Between six children, his and Kelley’s three, Grace, Deacon and Jasper, his daughter Dakota from his marriage to Melanie, his son Jesse from his relationship with Patti, and his stepson Alexander Bauer, Melanie’s son whom he raised while they were together and still regards as a family member, life in the Johnson household is never dull.

“We mix and we match and we all come together, and there’s the inevitable time when this sibling is arguing with that sibling, and this one isn’t talking to that one, and you just have to wait till it all blows over because by the end of Thanksgiving, or whenever it is, we’re together, they’re all best friends again!

“We have big dinners and we get out the musical instruments, the guitars and the ukuleles and the pianos and the drums, and we all play music together and it’s a hoot. It’s the craziest thing, and it’s just fun, fun, fun.”

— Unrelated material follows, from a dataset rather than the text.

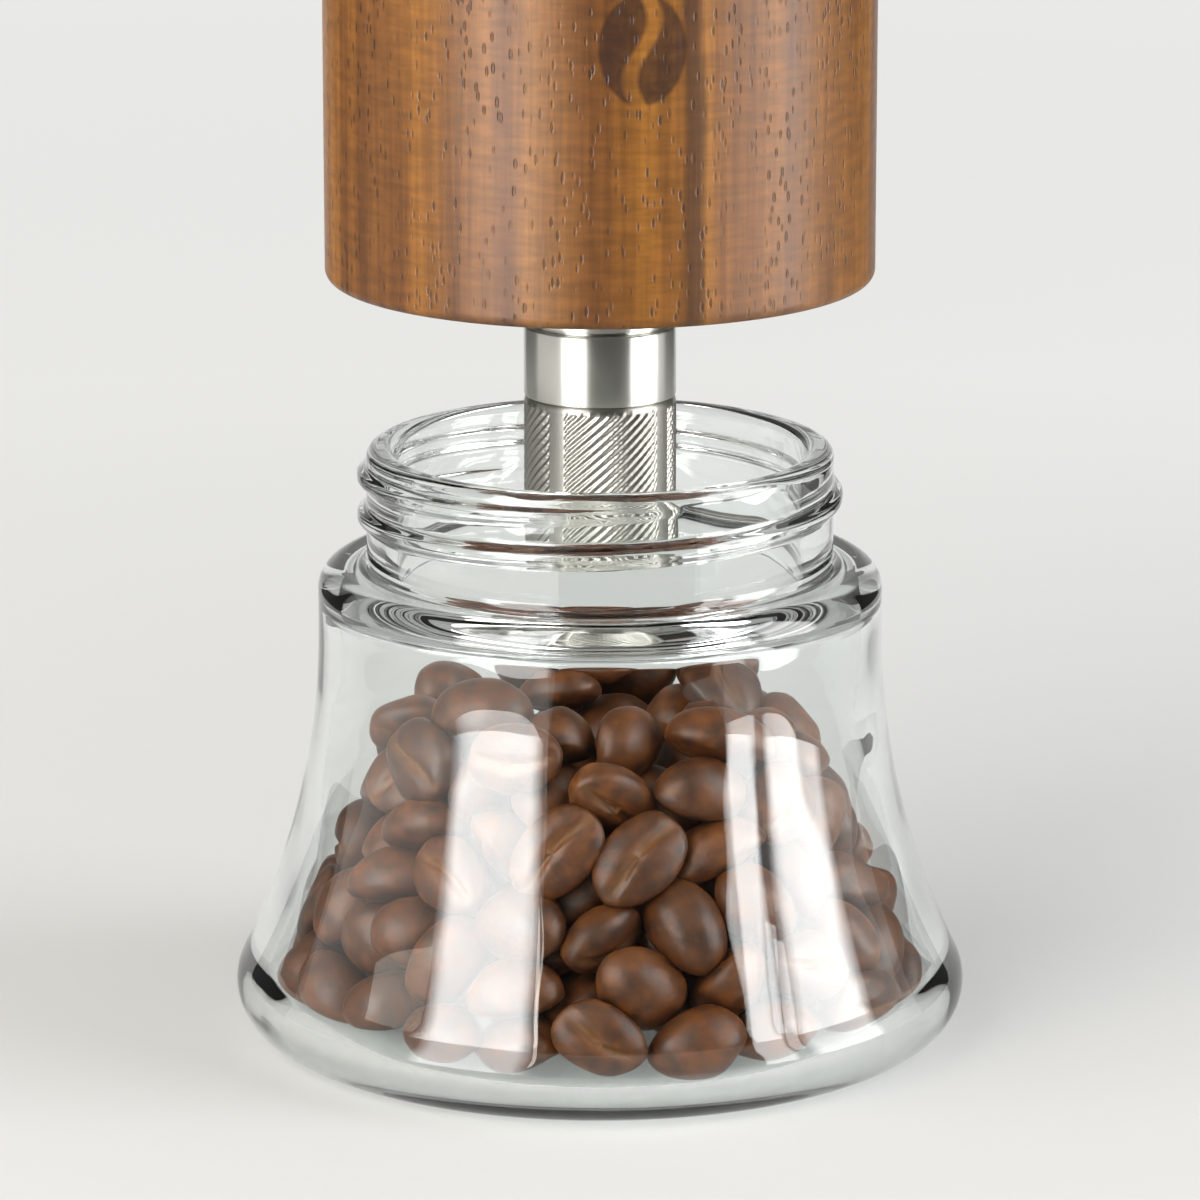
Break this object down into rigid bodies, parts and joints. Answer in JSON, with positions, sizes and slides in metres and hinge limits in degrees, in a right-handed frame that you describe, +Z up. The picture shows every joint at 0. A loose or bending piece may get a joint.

He confesses that as a parent, he is easier on his younger brood of children than he was on their elder siblings. “You get softer when you get older. Parenting your first child, you’re just scared to death that you’re going to make a mistake. The second batch comes along and you’re like, ‘Yeah, whatever’.”

It’s obvious that, at least in Dakota’s case, no harm has been done by Dad’s earlier stricter attitude: she has followed his footsteps into the profession, where she has carved out a successful career of her own, along with hitting the headlines for her steamier-than-steamy love scenes in the controversial film trilogy Fifty Shades Of Grey.

Although Don is fiercely proud of his daughter and fully supports her right to make whatever professional choices she decides on, he says that, as far as family viewing went, this was one he decided to miss. “I said to her, ‘I wish you well but this is one movie I won’t be seeing.’

There are some images you just don’t need to see because I don’t want them in my brain. I don’t want to see bodies strewn on the highway after a shooting either. It’s hard enough to know that that stuff is there without having to see it. Not that this compares with the Fifty Shades films in any way… although if you’re a father, it kind of does!” His own acting career, which he admits has seen its share of ups with Miami Philip Michael and downs, is, happily, on an upswing right now. He can be seen on Sky TV playing a police chief in the acclaimed US superhero drama series The Watchmen.

And this week he hits the big screen playing Jamie Lee Curtis’s upper class wastrel husband in Knives Out, a tongue-in-cheek murder mystery with some surprising twists in the tail. From police chief to playboy is quite a character swing and that, he says, is how he likes it.

“I do have to work a lot because I have all the kids, but I think that by and large I’ve been very, very lucky – and, yes, astute – in keeping my career from being stuck playing a certain type of character or in a certain type of genre. I’m pretty proud of that over the five decades that I’ve been doing this. Show business is a funny thing and it certainly isn’t all sunglasses and autographs, but I’ve had an incredible career and I think I’ve been very fortunate.”

The man who first grabbed our attention as maverick cop Sonny Crockett in the Eighties TV series Miami Vice, will turn 70 on December 15.

And he confesses that is something he looks forward to with mixed feelings.

“I didn’t really think about turning 60 much, but this is a milestone – especially considering that I never ever thought that I would even get this far.

“But I’ve had a big life with lots of experience and lots of living and I’m looking forward to the party that I’m sure is being cooked up for me by my kids and my family because it’s a special time.

“I don’t feel any different from when I was younger, though. Well, not apart from the normal little new aches and pains that you feel when you get up in the morning – ‘Huh, that’s a new one. What’s that? Oh, yeah, I’m nearly 70.

“Other than that, I still feel the same way I always have. Sixteen years old and unruly!”